The West Midlands police confirmed in an email that a 49-year-old man, whom they did not identify, had been arrested on Dec. 11 in Solihull on suspicion of terrorism offenses. The police said he had been released on bail pending further investigation. He has not been charged with a terrorism offense, the police said.

In recent months, the British authorities have taken a harder stance against people who have fought alongside Kurdish-led forces in Syria, a shift exemplified by a plan by Sajid Javid, recently the Home Office secretary, to designate northern Syria as a forbidden area. In May, Mr. Javid urged British citizens in the region to leave within 28 days, or face a 10-year prison sentence if they returned to Britain.

The plan outraged many lawyers, academicians and British volunteers in Kurdish-controlled territories who, in a letter published in The Guardian, criticized Mr. Javid for dismissing the critical role played by Kurdish forces in the fight against ISIS.

“Using a law supposedly created to defend against ISIS, Javid is criminalizing as ‘terrorists’ those who have given more than any other British citizens in this struggle,” the signatories, which included the linguist Noam Chomsky and Mr. Chada, wrote in May.

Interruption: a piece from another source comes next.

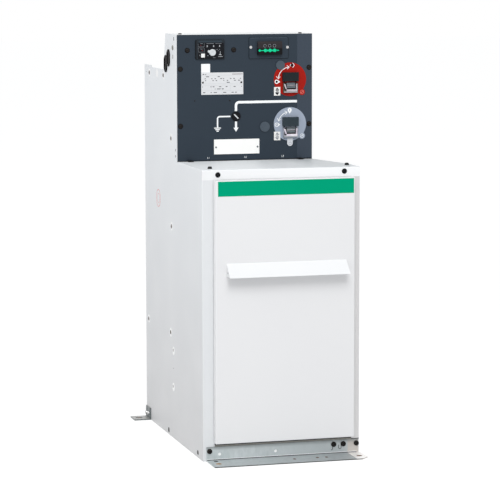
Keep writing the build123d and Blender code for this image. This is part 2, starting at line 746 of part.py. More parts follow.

At least eight British citizens died while fighting with the Kurdish forces in Syria. More than 11,000 Kurdish fighters died in combat against ISIS, according to Kurdish officials.

In Britain, financing terrorism carries a maximum sentence of 14 years in jail under the Terrorism Act of 2000. In June, the parents of a British citizen who joined ISIS were found guilty of financing terrorism after they sent £223, or $292, to their son in 2015. They were sentenced to 15 months of prison, which was suspended to 12 months.

The Y.P.G. is not considered a terrorist group by Britain or the United States; the government of Turkey has designated it as one.

“Yet police officers kept telling me that my son was a terrorist,” Mr. Newey said about his interrogation earlier this month.

A former British soldier, Daniel Burke, was charged this month with preparing an act of terrorism and financing terrorism after he spent months fighting with Y.P.G. forces in 2017 and 2018. Mr. Burke, 32, has also been accused of helping Mr. Newey travel to Iraq, according to British news reports.

In a landmark case last month in Britain, Aidan James, 29, was sentenced to a year in prison for training with the Kurdistan Workers’ Party, or P.K.K., a Turkish group that has close ties with the Y.P.G. and is considered a terrorist organization by Britain, the United States and Turkey. But Mr. James was acquitted of terrorist charges for joining and fighting alongside the Y.P.G.

In his sentencing remarks, the judge said that at the time Mr. James joined the Y.P.G., the group had no other goal than fighting against ISIS, and that such an action “was not terrorism at all.”

Daniel Newey’s circumstance is somewhat different: His parents said he traveled back to Syria in October to fight against Turkish forces, months after ISIS had been dislodged from the last territory it held.

He has said that his father’s arrest and the potential charges against him would not deter him. He wrote in a Facebook post that Turkey’s actions were like “crimes committed by the Nazis and various other regimes throughout recent history.”

“Daniel doesn’t agree with the ethnic cleansing of Kurdish people and can’t comprehend why Western countries are sitting by and allowing atrocities to happen,” his mother, Vikki Downes, said.

Scores of people have been killed during the Turkish offensive into Kurdish-held territory in northern Syria, which began after President Trump ordered American forces to move away from the border between Syria and Turkey.

Human rights groups and Kurdish officials have criticized Western nations for abandoning the Kurdish forces. In a memo blaming the Trump administration for not trying harder to prevent the Turkish offensive, the senior American diplomat in northern Syria, William V. Roebuck, said the chaotic situation resulting from the incursion was “a catastrophic sideshow,” and that it was “to a significant degree of our making.”

In Britain, Mr. Newey’s parents blamed their own government. His mother, Ms. Downes, said that because her son was allowed to keep his passport after returning from Syria last year, he was able to return there in October.

“I’m immensely proud of him, but very angry that my government has allowed him to travel,” Ms. Downes said. “If he doesn’t die, he will never be able to come to his home country.”